# TIA Portal V13; Bildbausteine Sichtbarkeit



## rogseut (20 August 2014)

HI

Hab ein Problem, ich möchte innerhalb eines Bildbausteins mehrere Grafikelemente über Bool Variablen sichtbar oder unsichtbar schalten.
Leider hab ich nichts gefunden wo ich das einstellen kann. Wer kann mir da weiter helfen, befürchte fast das es einfach nicht geht.


----------



## Mecha2312 (21 August 2014)

Hallo,

Bool-Variable in der Schnittstelle anlegen und
 für das entsprechende Grafikelement die Animation"Sichtbarkeit" einfügen und mit der gewünschten Bool-Variablen verbinden.
Dann kannst Du "von außen" an die Schnittstelle mit Steuerungsvariablen oder internen Variablen anbinden.


----------



## rogseut (22 August 2014)

Muss es nochtesten sollte aber funktionieren.


----------



## rogseut (31 August 2014)

Leider verlief der Test bisher nicht erfolgreich, Arbeite noch an einer Lösung.
Möchte einfach nur den Bildbaustein Sichtbar oder Unsichtbar schalten, ist leider sehr wichtig für mein HMI konzept.
Es geht um eine Serienmaschine die Optional aufgebaut ist und die Optionen ein oder ausgeblendet werden.

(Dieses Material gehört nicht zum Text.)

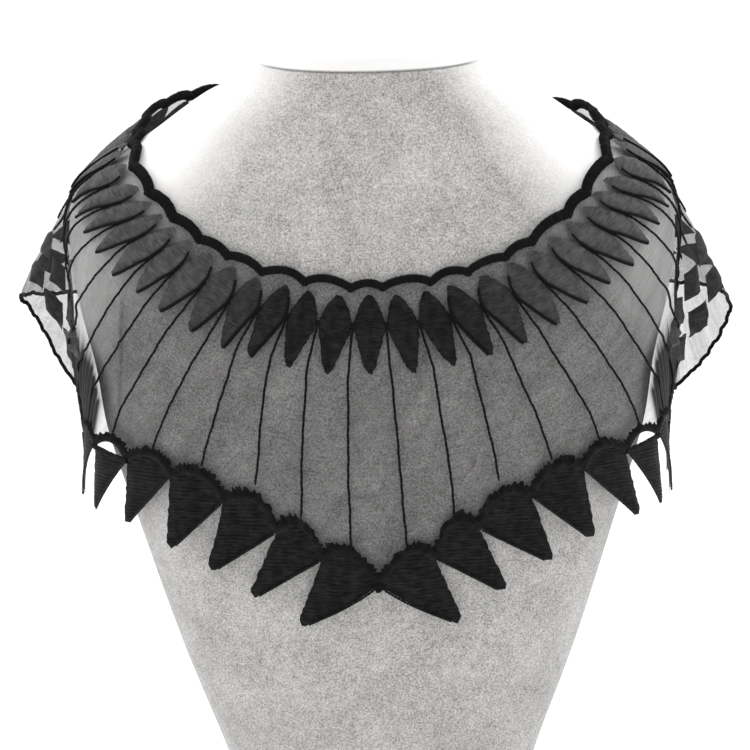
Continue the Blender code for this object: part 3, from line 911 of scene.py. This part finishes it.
def leaves(finish, cord):
    """Satin leaves stitched crosswise, those toward the shoulders with a painted sheen, with a corded
    lower edge.
    """
    work = Stitching()
    edges = Stitching()
    rows = 30
    outline = np.linspace(LEAF_OUTLINE[0][0], LEAF_OUTLINE[-1][0], rows)
    breadth = np.array([spline(LEAF_OUTLINE, x) for x in outline])
    even = np.linspace(0, 1, rows)

    def pitch_at(number, depth):
        return leaf_pitch(number, depth / length(leaf_pitch(number, TURN_SHARE)))

    def place(number, depth, room):
        return lifted(pitch_at(number, depth), depth, room)

    for leaf in range(-HALF_LEAVES, HALF_LEAVES):
        down = outline
        if LONG_LEAVES[0] <= abs(leaf) <= LONG_LEAVES[1]:
            down = outline * LONG_LEAF
        half = np.minimum(breadth * (1 + 0.14 * fade(3, 6, abs(leaf))), 0.5)
        ragged = thread_jitter.uniform(-0.02, 0.02, (2, rows))
        starts = np.stack([leaf - half + ragged[0], down - 0.3], axis=1)
        ends = np.stack([leaf + half + ragged[1], down + 0.3], axis=1)
        # Painted sheen: leaves toward the shoulders are mixed paler, standing in for the light their satin
        # catches.
        work.painted_sheen_share = float(fade(2.2, 7.0, abs(leaf)))
        work.satin(place, starts, ends, TRIM_LOW, TRIM_CROWN)
        if EDGED_LEAVES[0] <= abs(leaf) <= EDGED_LEAVES[1]:
            side = -1 if leaf > 0 else 1
            rim = np.linspace(0.12, 1, 40)
            depth = np.interp(rim, even, down)
            pitch = pitch_at(leaf + side * 0.93 * np.interp(rim, even, half), depth)
            centres = lifted(pitch, depth, TRIM_LOW + 1.0)
            edges.strand(centres, outward(pitch, depth), 0.5 + 0.25 * rim, sides=6)
    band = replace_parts(work.piece("leaves_stitched", finish, "embroidery"), "leaf_band")
    return [band, edges.piece("leaf_edge_cords", cord, "embroidery")]


# How far each stem line stops short of its arch, from the front centre outward, in mm
STEM_STOPS = (0.0, 0.0, 3.5, 0.5, 0.0, 0.5, 0.5, 1.0, 0.0)
STEM_START = 13.0


def stems(finish):
    """A couched line between each pair of leaves, running out to the hem or the rhombi."""
    work = Stitching()
    for line in range(-HALF_LEAVES, HALF_LEAVES):
        number = line + 0.5
        hem = float(leaf_pitch(number, 1.0))
        reach = float(length(hem))
        if abs(number) < FRONT_END:
            end = reach - float(arch_height(np.array(hem))) - ARCH_BAND / 2 - STEM_STOPS[int(abs(number))]
        else:
            end = reach * RHOMBUS_START
        down = np.arange(STEM_START, end, 0.9)
        phase = thread_jitter.uniform(0, 6.28, 3)
        drift = (0.008 * np.sin(down * 0.11 + phase[0]) + 0.005 * np.sin(down * 0.29 + phase[1])
                 + 0.004 * np.sin(down * 0.8 + phase[2]))
        pitch = leaf_pitch(number, down / reach) + drift * fade(STEM_START, STEM_START + 20, down)
        outs = outward(pitch, down)
        bead = 0.56 * (1 + 0.16 * np.sin(down * 2.4 + phase[0])) * np.minimum(1, (end - down) / 3 + 0.4)
        work.strand(lifted(pitch, down, TRIM_LOW + 0.35), outs, bead, sides=6)
    return work.piece("stem_lines", finish, "embroidery")


def rhombi(finish):
    """Two chains of slanted satin rhombi that meet at their corners."""
    work = Stitching()
    rows = 15
    # The rhombi get a quarter of the painted sheen.
    work.painted_sheen_share = 0.25

    def place(pitch, share, room):
        return lifted(pitch, share * length(pitch), room)

    def rhombus(middle, side):
        corners = [middle + np.array(corner) * (side, 1) for corner in RHOMBUS]
        t = np.linspace(0, 1, rows)[:, None]
        ragged = thread_jitter.uniform(-0.02, 0.02, (2, rows, 1)) * (1, 0)
        starts = corners[0] + (corners[2] - corners[0]) * t + ragged[0]
        ends = corners[1] + (corners[3] - corners[1]) * t + ragged[1]
        work.satin(place, starts, ends, TRIM_LOW, TRIM_CROWN * 0.8)

    for side in (1, -1):
        for first, share in RHOMBUS_ROWS:
            turn = first
            while turn < HALF_RING - 0.9:
                rhombus(np.array((side * turn, share)), side)
                turn += RHOMBUS_PERIOD
    for first, share in RHOMBUS_ROWS:
        rhombus(np.array((HALF_RING, share)), 1)
    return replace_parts(work.piece("rhombi_stitched", finish, "embroidery"), "rhombus_border")


def hem_width(pitch):
    """Length of the hem over one pitch."""
    near = ground(pitch - 0.5, length(pitch - 0.5))
    far = ground(pitch + 0.5, length(pitch + 0.5))
    return float(np.linalg.norm(far - near))


def arches(finish):
    """Satin arches along the front hem, their threads fanned out and feathered at the top."""
    work = Stitching()
    thread = 0.85
    for first in range(-FRONT_END, FRONT_END):
        width = hem_width(np.array(first + 0.5))
        fine = np.linspace(-0.035, 1.035, 300)
        height = arch_height(first + np.clip(fine, 0.001, 0.999))
        line = np.stack([fine * width, height], axis=1)
        run = np.concatenate([[0], np.cumsum(np.linalg.norm(np.diff(line, axis=0), axis=1))])
        rows = round(run[-1] / thread)
        even = np.linspace(0, run[-1], rows)
        middle = np.stack([np.interp(even, run, line[:, 0]), np.interp(even, run, line[:, 1])], axis=1)
        heading = np.gradient(middle, axis=0)
        heading /= np.linalg.norm(heading, axis=1, keepdims=True)
        normal = np.stack([-heading[:, 1], heading[:, 0]], axis=1)
        soft = np.minimum(1.0, 0.8 + np.minimum(even, even[::-1]) / 10)[:, None]
        starts = middle - normal * ARCH_BAND / 2 * soft
        ends = middle + normal * (ARCH_BAND / 2 - 0.5) * soft
        under = hanging((np.array(first + 0.02), np.array(first + 0.98)), 1)

        def place(x, rise, room, first=first, width=width, under=under):
            return under(first + x / width, -rise, room)

        work.satin(place, starts, ends, TRIM_LOW + 0.6, TRIM_CROWN, groove=0.5, segments=4, feather=2.6)
    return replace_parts(work.piece("arches_stitched", finish, "embroidery"), "hem_arches")


def rows_across(outline, angle, spacing):
    """Where parallel rows at an angle cross a closed outline of (x, y) points."""
    turn = np.array(((math.cos(angle), math.sin(angle)), (-math.sin(angle), math.cos(angle))))
    turned = outline @ turn.T
    low = turned[:, 1].min()
    high = turned[:, 1].max()
    starts = []
    ends = []
    for y in np.arange(low + spacing * 0.4, high, spacing):
        crossings = []
        for a, b in zip(turned, np.roll(turned, -1, axis=0)):
            if (a[1] - y) * (b[1] - y) < 0:
                crossings.append(a[0] + (b[0] - a[0]) * (y - a[1]) / (b[1] - a[1]))
        if len(crossings) >= 2:
            starts.append((min(crossings), y))
            ends.append((max(crossings), y))
    return np.array(starts) @ turn, np.array(ends) @ turn


def pennant(side, number, finish):
    """Pointed flag under one arch: level rows of satin, with a cord along its inner edge.

    The one below the open arch is straight at the top, with a stout cord along it.
    """
    inner = number - 1
    reach, lean = PENNANTS[side][inner]
    width = hem_width(np.array(side * (inner + 0.5)))
    under = hanging([np.array(side * (inner + t)) for t in (0.035, 0.965)], side)

    def place(x, drop, room):
        return under(side * (inner + x / width), drop, room)

    t = np.linspace(PENNANT_MARGIN, 1 - PENNANT_MARGIN, 17)
    top = np.maximum(ARCH_BAND / 2 - 0.9 - arch_height(inner + t), -9.0)
    if number == OPEN_ARCH:
        top = np.full(t.shape, 1.4)
    middle = lean * width
    half = PENNANT_TIP / 2
    tip = [(middle + half, reach - 2.4), (middle + half * 0.7, reach - 0.8), (middle, reach),
           (middle - half * 0.7, reach - 0.8), (middle - half, reach - 2.4)]
    outline = np.array([(x * width, y) for x, y in zip(t, top)] + tip)
    hem = place(np.array(width), np.array(0.0), 0.0) - place(np.array(0.0), np.array(0.0), 0.0)
    tilt = math.asin(float(np.clip(hem[2] / np.linalg.norm(hem), -1, 1)))
    starts, ends = rows_across(outline, tilt, 1.7)
    ends = ends + thread_jitter.uniform(-0.3, 0.45, (len(ends), 1)) * (1, 0)
    work = Stitching()
    work.satin(place, starts, ends, TRIM_LOW + 0.2, TRIM_CROWN * 0.75, groove=0.7)
    edge = np.linspace(0, 1, 70)
    x = t[0] * width * (1 - edge) + (middle - half) * edge + 0.25
    y = (ARCH_BAND / 2 - 0.5) * (1 - edge) + (reach - 2.2) * edge
    points = place(x, y, TRIM_LOW + 1.3)
    outs = outward(side * (inner + x / width), np.full(x.shape, float(length(side * (inner + 0.5))) - 3))
    work.strand(points, outs, 0.6, sides=6, wrap=0.2)
    if number == OPEN_ARCH:
        x = np.linspace(-0.02, 1.02, 70) * width
        points = place(x, np.full(x.shape, 1.2), TRIM_LOW + 0.9)
        pitch = side * (inner + x / width)
        work.strand(points, outward(pitch, length(pitch) - 3), 1.3, sides=8, wrap=0.25)
    name = "pennant_%s_%d" % ("right" if side > 0 else "left", number)
    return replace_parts(work.piece(name + "_stitched", finish, "embroidery"), name)


def centre_knot(finish):
    """Small knot of thread where the two front hems meet."""
    work = Stitching()
    under = hanging((np.array(-0.1), np.array(0.1)), 1)
    for number, (x, drop) in enumerate(((-0.07, 1.4), (0.0, 2.4), (0.07, 1.4), (0.0, 0.4))):
        t = np.linspace(-1, 1, 9)
        pitch = x + t * 0.06
        outs = outward(pitch, np.full(t.shape, float(length(0.0)) - 3))
        points = under(pitch, drop + 0.7 * t * (-1) ** number, TRIM_LOW + 1.6)
        work.strand(points, outs, 1.1 * np.sqrt(1 - (t * 0.9) ** 2), sides=7)
    return work.piece("centre_knot", finish, "embroidery")


def floor():
    """Wide sheet of pale paper that the bust stands on."""
    bpy.ops.mesh.primitive_plane_add(size=24)
    plane = bpy.context.object
    plane.name = "floor"
    plane.data.materials.append(floor_finish())


def studio_light():
    """Pale room that is brightest overhead, with a soft box over each shoulder."""
    world = bpy.data.worlds.new("pale studio")
    bpy.context.scene.world = world
    world.use_nodes = True
    room = Shading(world.node_tree)
    background = room.tree.nodes["Background"]
    height = room.node("ShaderNodeSeparateXYZ", None, {0: room.node("ShaderNodeTexCoord")}, output=2)
    room.feed(background.inputs["Strength"], room.span(height, 0.0, 1.0, 0.55, 1.5))
    room.feed(background.inputs["Color"], (1, 1, 1, 1))
    for side in (-1, 1):
        light = bpy.data.lights.new("shoulder_box", "AREA")
        light.shape = "SQUARE"
        light.size = 0.7
        light.energy = 7.0
        box = bpy.data.objects.new("shoulder_box", light)
        box.location = (side * 0.9, 0.35, 1.1)
        aim = Vector((0, 0, 0.3)) - box.location
        box.rotation_euler = aim.to_track_quat("-Z", "Y").to_euler()
        bpy.context.scene.collection.objects.link(box)


# The photograph's view: 0.46 mm a pixel at the target, seen from 10 degrees above
IMAGE_SIZE = 750
PIXEL = 0.46
VIEW_DISTANCE = 1600.0
VIEW_ELEVATION = math.radians(10.0)
VIEW_ROLL = math.radians(1.1)
VIEW_TARGET = (0.0, 0.0, 222.2)


def camera():
    """Camera at the photograph's angle, with a lens that gives its scale."""
    data = bpy.data.cameras.new("camera")
    data.sensor_width = 36.0
    data.lens = VIEW_DISTANCE / PIXEL * data.sensor_width / IMAGE_SIZE
    thing = bpy.data.objects.new("camera", data)
    target = (np.array(VIEW_TARGET) + SHIFT * (1, 1, 0)) * MM
    back = np.array((0.0, -math.cos(VIEW_ELEVATION), math.sin(VIEW_ELEVATION)))
    thing.location = target + back * VIEW_DISTANCE * MM
    turn = Vector(-back).to_track_quat("-Z", "Y").to_matrix().to_4x4()
    thing.rotation_euler = (turn @ Matrix.Rotation(-VIEW_ROLL, 4, "Z")).to_euler()
    data.clip_start = 0.05
    data.clip_end = 60.0
    bpy.context.scene.collection.objects.link(thing)
    bpy.context.scene.camera = thing


def build():
    sheer = organza_finish()
    satin = satin_finish("black satin stitch", 0.002, 0.034, 0.42)
    couched = satin_finish("black couched thread", 0.003, 0.010, 0.5)
    cord = cord_finish()
    bust(velvet_finish())
    front = cloth("organza_front_sheet", "organza_front", -FRONT_END, FRONT_END, True, sheer)
    back = cloth("organza_back_sheet", "organza_back", FRONT_END, RING - FRONT_END, False, sheer)
    trims = [neck_edge(cord), *leaves(satin, cord), stems(couched), arches(satin), centre_knot(couched)]
    for number in range(1, FRONT_END + 1):
        for side in (-1, 1):
            trims.append(pennant(side, number, satin))
    back_trims = [plain_hem(cord), rhombi(satin)]


bpy.context.scene.view_settings.view_transform = "Standard"
build()
floor()
studio_light()
camera()
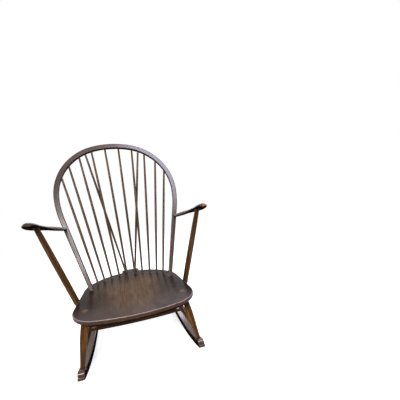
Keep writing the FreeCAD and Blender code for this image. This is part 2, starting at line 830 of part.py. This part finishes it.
def rocker_blank():
    """The rocker's curved side view, as wide as the chair."""
    low = rocker_centre.y - rocker_front_length
    high = rocker_centre.y + rocker_rear_length
    corners = []
    for y in (low, rocker_centre.y, high):
        outer = rocker_place(rocker_radius, y)
        spoke = Vector(0, outer.y - rocker_centre.y, outer.z - rocker_centre.z)
        inner = rocker_centre + spoke * (rocker_top_radius / rocker_radius)
        corners.append((Vector(0, outer.y, outer.z), inner))
    (front, front_top), (bottom, bottom_top), (rear, rear_top) = corners
    lip_top = front + unit(front_top - front) * rocker_lip_height
    lip_end = on_arc(lip_top, rocker_lip_length)
    front_top = on_arc(front_top, rocker_lip_length)
    edges = [
        Part.Arc(front, bottom, rear).toShape(),
        Part.LineSegment(rear, rear_top).toShape(),
        Part.Arc(rear_top, bottom_top, front_top).toShape(),
        Part.LineSegment(front_top, lip_end).toShape(),
        Part.LineSegment(lip_end, lip_top).toShape(),
        Part.LineSegment(lip_top, front).toShape(),
    ]
    blank = Part.Face(Part.Wire(edges)).extrude(across * (rocker_front_half_spacing + overrun))
    rounds = ((front_top, rocker_nose_radius), (front, rocker_nose_under_radius),
              (lip_top, rocker_lip_radius),
              (rear, rocker_tail_radius), (rear_top, rocker_tail_radius))
    for corner, radius in rounds:
        blank = blank.makeFillet(radius, cross_edges(blank, corner))
    return blank


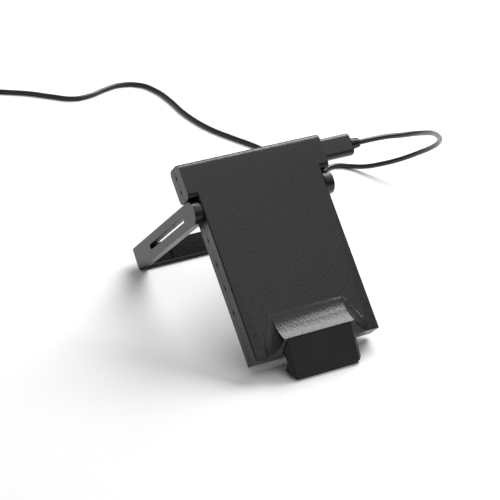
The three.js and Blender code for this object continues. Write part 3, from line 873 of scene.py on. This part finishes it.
sleeve_low, sleeve_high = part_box("strain_relief")
sleeve_axis = (sleeve_low + sleeve_high) / 2
sleeve_outline = [
    (0.0, 0.0018),
    (0.0, 0.0037),
    (0.0014, 0.0037),
    (0.0015, 0.0031),
    (0.0019, 0.0031),
    (0.002, 0.0035),
    (0.0029, 0.0034),
    (0.003, 0.0029),
    (0.0034, 0.0029),
    (0.0035, 0.0033),
    (0.0044, 0.0031),
    (0.0045, 0.0026),
    (0.0048, 0.0026),
    (0.0049, 0.0031),
    (0.0059, 0.0029),
    (0.0059, 0.0018),
]
sleeve = bmesh.new()
outline = [
    sleeve.verts.new((sleeve_low.x + along, sleeve_axis.y, sleeve_axis.z + radius))
    for along, radius in sleeve_outline
]
rim = [sleeve.edges.new(pair) for pair in zip(outline, outline[1:] + outline[:1])]
bmesh.ops.spin(
    sleeve,
    geom=outline + rim,
    cent=sleeve_axis,
    axis=(1, 0, 0),
    dvec=(0, 0, 0),
    angle=2 * math.pi,
    steps=40,
    use_merge=True,
)
bmesh.ops.remove_doubles(sleeve, verts=sleeve.verts, dist=1e-6)
bmesh.ops.recalc_face_normals(sleeve, faces=sleeve.faces)
finished(
    "plug_strain_relief",
    sleeve,
    jacket,
    "usb_cable",
    replaced=["strain_relief"],
)

# ---- Strap on the spare length ----
# A woven hook-and-loop strap folded over the wound cable, soft and matt.


def woven_strap(name, colour):
    """Narrow woven tape: crossed ribs of two wave patterns, painted shade where the threads dip and a
    painted highlight where they rise, a dull sheen, and fuzz.
    """
    material, tree, shader = new_material(name, "Tape")
    links = tree.links
    shader.inputs["Roughness"].default_value = 0.85
    shader.inputs["Sheen Weight"].default_value = 0.3
    place = add_node(tree, "ShaderNodeTexCoord", "Place on the strap", (-1100, 0))
    weave_frame = add_node(tree, "NodeFrame", "Weave")
    warp = add_node(tree, "ShaderNodeTexWave", "Warp ribs", (-850, 150), weave_frame)
    warp.bands_direction = "Y"
    warp.inputs["Scale"].default_value = 420
    weft = add_node(tree, "ShaderNodeTexWave", "Weft ribs", (-850, -150), weave_frame)
    weft.bands_direction = "X"
    weft.inputs["Scale"].default_value = 520
    crossed = add_node(tree, "ShaderNodeMath", "Warp over weft", (-600, 0), weave_frame)
    crossed.operation = "MULTIPLY"
    # Painted shade and highlight: the colour follows the same weave value as the bump, darker where the
    # threads dip and paler where they rise.
    tone = add_node(tree, "ShaderNodeValToRGB", "Thread tone with painted shade and highlight", (-400, 150))
    tone.color_ramp.elements[0].color = tuple(c * 0.5 for c in colour) + (1,)
    tone.color_ramp.elements[1].color = tuple(c * 1.6 for c in colour) + (1,)
    bump = add_node(tree, "ShaderNodeBump", "Thread height", (-400, -200))
    bump.inputs["Strength"].default_value = 0.5
    bump.inputs["Distance"].default_value = 0.0001
    links.new(place.outputs["Object"], warp.inputs["Vector"])
    links.new(place.outputs["Object"], weft.inputs["Vector"])
    links.new(warp.outputs["Fac"], crossed.inputs[0])
    links.new(weft.outputs["Fac"], crossed.inputs[1])
    links.new(crossed.outputs["Value"], tone.inputs["Fac"])
    links.new(crossed.outputs["Value"], bump.inputs["Height"])
    links.new(tone.outputs["Color"], shader.inputs["Base Color"])
    links.new(bump.outputs["Normal"], shader.inputs["Normal"])
    return material


strap_tape = woven_strap("strap_tape", (0.02, 0.02, 0.021))
finished(
    "coil_strap",
    merged_copy("cable_strap"),
    strap_tape,
    "usb_cable",
    replaced=["cable_strap"],
    edge=0.0003,
)

# ---- Far plug ----
# The cable's other end, out of sight on the table: a larger grip, a folded steel shell with two
# small raised plates on top, and a white insert with four contacts.
insert_plastic = speckled("insert_plastic", (0.8, 0.8, 0.78), (0.72, 0.72, 0.7), 1500, 0.4, 0.3)
for node, piece_name, matter, far_slot, edge in (
    ("usb_a_strain_relief", "far_strain_relief", jacket, "cable_jacket", 0.0003),
    ("usb_a_plug", "far_grip", plug_plastic, "plug_plastic", 0.0008),
    ("usb_a_tongue", "far_tongue", insert_plastic, "insert_plastic", 0.0001),
):
    finished(
        piece_name,
        merged_copy(node),
        matter,
        "usb_cable",
        replaced=[node],
        edge=edge,
    )

shell_low, shell_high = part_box("usb_a_shell")
far_shell = merged_copy("usb_a_shell")
plate_size = (0.0025, 0.002, 0.0002)
plate_offset = 0.0028
plate_back = 0.0098
for side in (-1, 1):
    plate = bmesh.ops.create_cube(far_shell, size=1)
    bmesh.ops.scale(far_shell, vec=plate_size, verts=plate["verts"])
    bmesh.ops.translate(
        far_shell,
        vec=(
            (shell_low.x + shell_high.x) / 2 + side * plate_offset,
            shell_low.y + plate_back,
            shell_high.z,
        ),
        verts=plate["verts"],
    )
finished(
    "far_shell",
    far_shell,
    plug_steel,
    "usb_cable",
    replaced=["usb_a_shell"],
    edge=0.0001,
)
tongue_low, tongue_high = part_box("usb_a_tongue")
contact_size = (0.001, 0.0075, 0.00016)
contact_spacing = 0.0024
contact_back = 0.0052
contact_lift = 0.00002
contacts = bmesh.new()
for place in (-1.5, -0.5, 0.5, 1.5):
    contact = bmesh.ops.create_cube(contacts, size=1)
    bmesh.ops.scale(contacts, vec=contact_size, verts=contact["verts"])
    bmesh.ops.translate(
        contacts,
        vec=(
            (tongue_low.x + tongue_high.x) / 2 + place * contact_spacing,
            tongue_low.y + contact_back,
            tongue_high.z + contact_lift,
        ),
        verts=contact["verts"],
    )
gilt = plated_metal("gilt", (0.85, 0.62, 0.28), 0.24, 2200)
finished("far_contacts", contacts, gilt, "usb_cable")
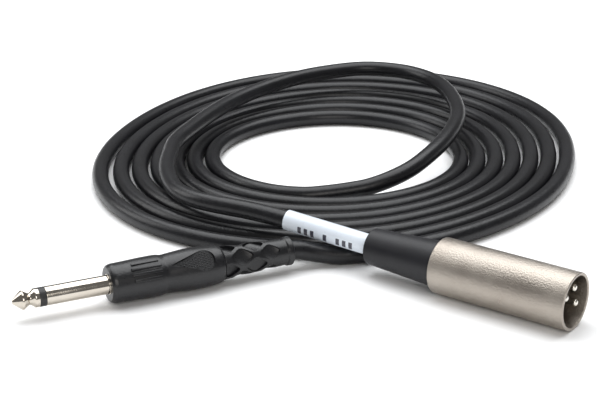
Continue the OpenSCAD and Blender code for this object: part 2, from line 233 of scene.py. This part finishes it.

Wer hat möglich Lösungsansätze?


----------



## PN/DP (31 August 2014)

Hier eine Anleitung für WinCC flexible, das sollte aber in TIA nicht so viel anders aussehen.
Wie kann ein Bildbaustein unsichtbar geschaltet werden?

Harald


----------



## rogseut (2 September 2014)

*Status "schon besser"*

Danke für die Unterstützung Harald.

Das How to von Siemens hatte ich aber schon durch gearbeitet, dennoch THX.

Ich hab es inzwischen schon hin bekommen jedoch noch nicht ganz so wie ich es mir gewünscht hab.
Und zwar hatte ich vor den Bildbaustein als Schnittstelle nur einen HMI UDT zu geben diesen dann mit einem PLC UDT zu verbinden.
Doch leider so scheint es geht das alles mit "Normalen Variablen", alles bis auf diese Sichtbarkeit.
Diese darf anscheinend nicht per UDT angebunden sein dann funktioniert es auch.

Werde aber noch verschiedene Sachen testen.


----------



## rogseut (4 September 2014)

Endlich gefunden. Habs selber versaubäudelt. Lag an der absoluten Adressierung bei den UDT´s.
Hab nachtäglich den UDT geändert :-(
Dieser wurde 2byte länger.

Leider geht bei den UDT´s keine symbolische Adressierung *oder weiß jemand wie es geht?????*


----------